The Pacific Plate has been moving over the hot spot at an average rate of approximately 10 centimeters per year. The prominent bend in the chain reflects a change in the direction of Pacific Plate motion some 40 million years ago. Prior to that time, the Pacific Plate was moving almost due north.

The Pacific plate is steadily carrying the Hawaiian Islands northwest at a rate of some 10 centimeters per year, the first leg of her journey is actually getting longer by the day. Sorry, Roz!

*About the author:*

Michael Follo is a science teacher at Woodberry Forest School in Virginia. He has a Ph.D. in geology from Harvard University, and has taught at the college and secondary school level for the past 23 years. He has conducted geologic fieldwork in Europe, North America, and Hawai’i-but, unlike Roz, nowhere in between.

Other stuff:

Position as at 2100 19th August HST, 0700 20th August UTC: 22 26.238’N, 151 00.378’W.
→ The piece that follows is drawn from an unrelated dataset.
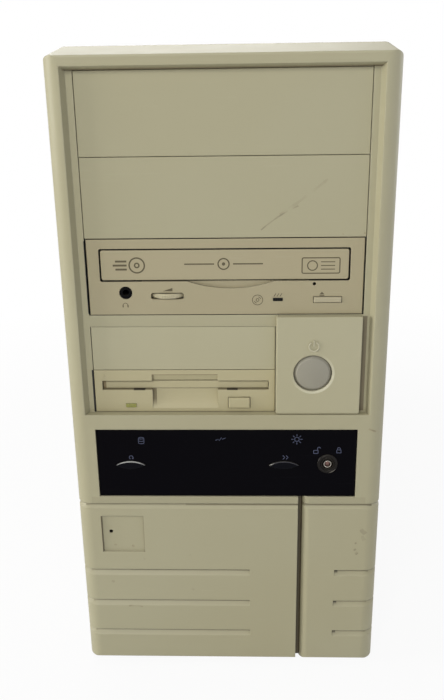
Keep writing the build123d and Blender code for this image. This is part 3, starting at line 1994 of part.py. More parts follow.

It is a beautiful night tonight. As I rowed along after sunset, waiting for the moon to rise, the deck of my boat lit up and looked up at the sky to see a shooting star. I’d never seen one so bright – it really was like a camera flash going off in the darkness of the night.

Thanks for all the great messages. Special hellos to: Brian – have a great (and safe) time mountain-climbing in Pakistan. Hope to see you in London in November. Andy, Emer, Ailis, Saoirse and Caoimhe – so nice to know you are keeping an eye on the blog. Hope you’re settling into your not-so-new home. Lots of love to all. George – thanks for the quote. I used to live in the same village as Sir Peter Blake’s family – I met his widow and son. Lovely people – wish I’d met the man himself, but I was too late. John, Erin – great questions. Will respond in future blogs.

And finally. from George van der Meeuwen in New Zealand: There is a legend that says: On the occasion of a great forest fire, all the animals sought to escape. Only one little hummingbird was gathering a few drops of water from the river and flying high to drop them on the fire. They asked the hummingbird what use it was to do so little? The hummingbird answered – ‘If everyone were to do just a little!’